■ **Exercise**
Every line from the first one to the line containing "self.tree.links.new(source, target)" should be echoed exactly; leave out the rest.
## start Data lines
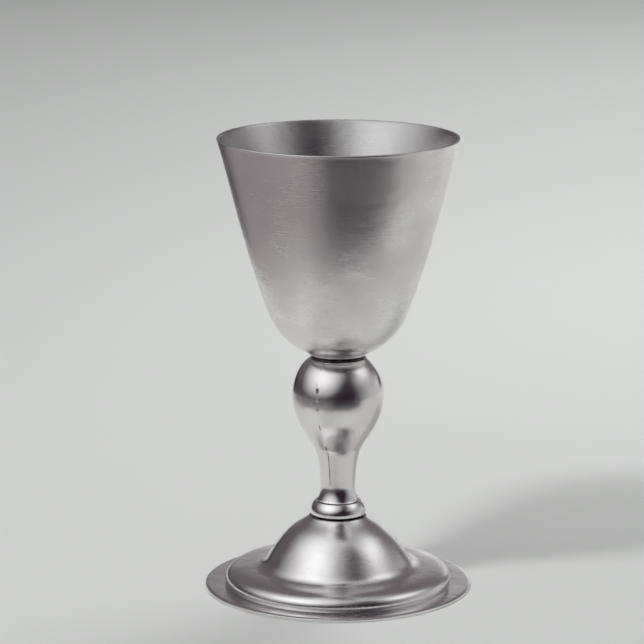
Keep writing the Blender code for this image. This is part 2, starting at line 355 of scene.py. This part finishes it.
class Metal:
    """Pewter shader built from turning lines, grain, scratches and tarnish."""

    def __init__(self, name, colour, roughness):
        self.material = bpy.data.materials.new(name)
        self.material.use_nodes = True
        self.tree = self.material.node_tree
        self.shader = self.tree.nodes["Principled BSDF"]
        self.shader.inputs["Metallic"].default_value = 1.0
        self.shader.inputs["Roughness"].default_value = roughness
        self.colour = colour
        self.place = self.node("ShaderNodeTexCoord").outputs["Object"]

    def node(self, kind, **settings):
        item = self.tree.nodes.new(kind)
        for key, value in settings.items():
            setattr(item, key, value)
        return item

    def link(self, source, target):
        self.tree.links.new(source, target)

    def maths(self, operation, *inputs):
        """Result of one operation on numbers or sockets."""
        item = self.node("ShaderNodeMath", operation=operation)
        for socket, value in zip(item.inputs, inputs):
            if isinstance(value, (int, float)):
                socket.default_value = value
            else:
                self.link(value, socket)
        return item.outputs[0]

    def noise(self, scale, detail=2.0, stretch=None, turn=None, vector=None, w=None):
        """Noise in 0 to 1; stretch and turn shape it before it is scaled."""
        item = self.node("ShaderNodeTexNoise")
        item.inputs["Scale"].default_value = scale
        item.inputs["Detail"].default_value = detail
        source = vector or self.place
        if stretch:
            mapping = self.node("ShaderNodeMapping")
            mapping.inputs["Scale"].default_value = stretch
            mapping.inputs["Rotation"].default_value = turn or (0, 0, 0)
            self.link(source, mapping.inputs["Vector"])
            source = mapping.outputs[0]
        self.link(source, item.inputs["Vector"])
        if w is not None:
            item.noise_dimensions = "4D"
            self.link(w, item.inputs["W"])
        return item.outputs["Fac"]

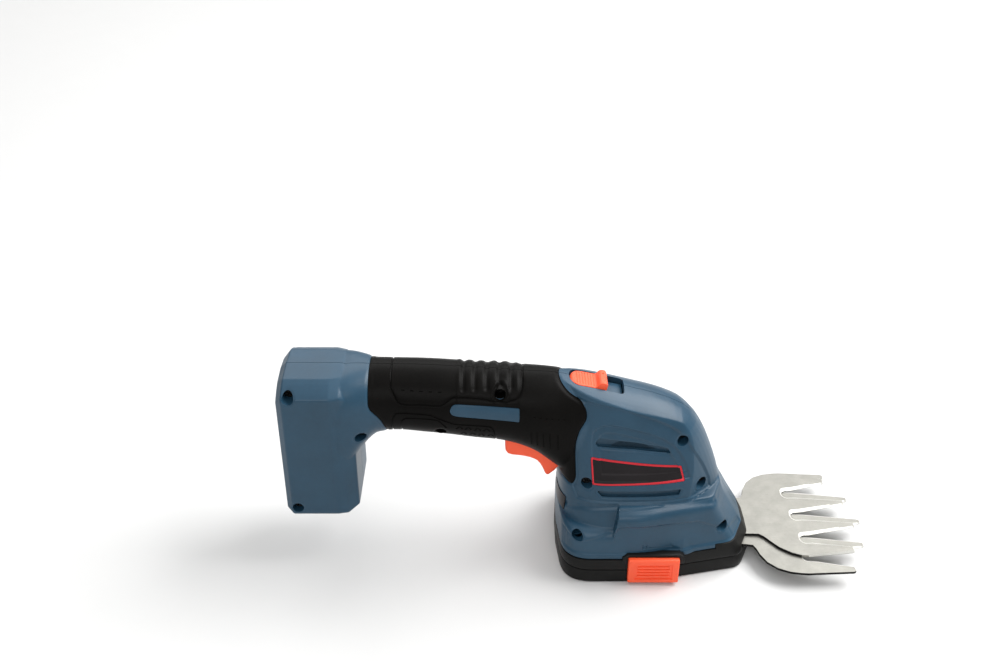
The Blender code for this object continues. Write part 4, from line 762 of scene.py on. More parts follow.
## end Data lines
■ **Reply to the exercise**
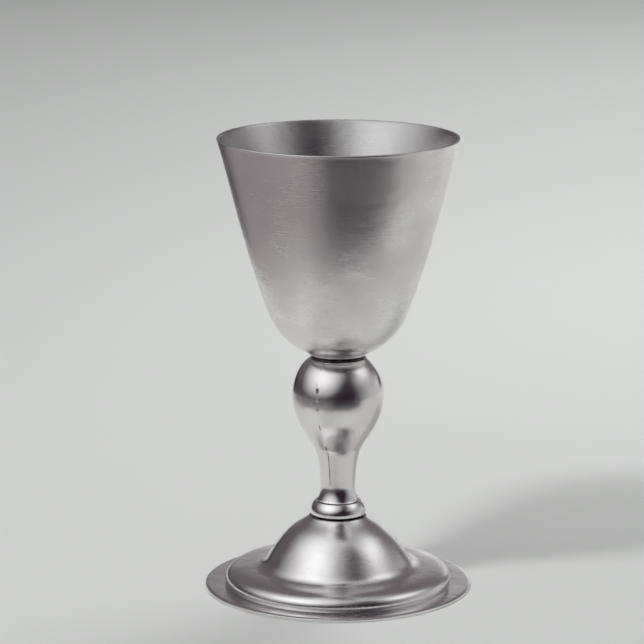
Keep writing the Blender code for this image. This is part 2, starting at line 355 of scene.py. This part finishes it.
class Metal:
    """Pewter shader built from turning lines, grain, scratches and tarnish."""

    def __init__(self, name, colour, roughness):
        self.material = bpy.data.materials.new(name)
        self.material.use_nodes = True
        self.tree = self.material.node_tree
        self.shader = self.tree.nodes["Principled BSDF"]
        self.shader.inputs["Metallic"].default_value = 1.0
        self.shader.inputs["Roughness"].default_value = roughness
        self.colour = colour
        self.place = self.node("ShaderNodeTexCoord").outputs["Object"]

    def node(self, kind, **settings):
        item = self.tree.nodes.new(kind)
        for key, value in settings.items():
            setattr(item, key, value)
        return item

    def link(self, source, target):
        self.tree.links.new(source, target)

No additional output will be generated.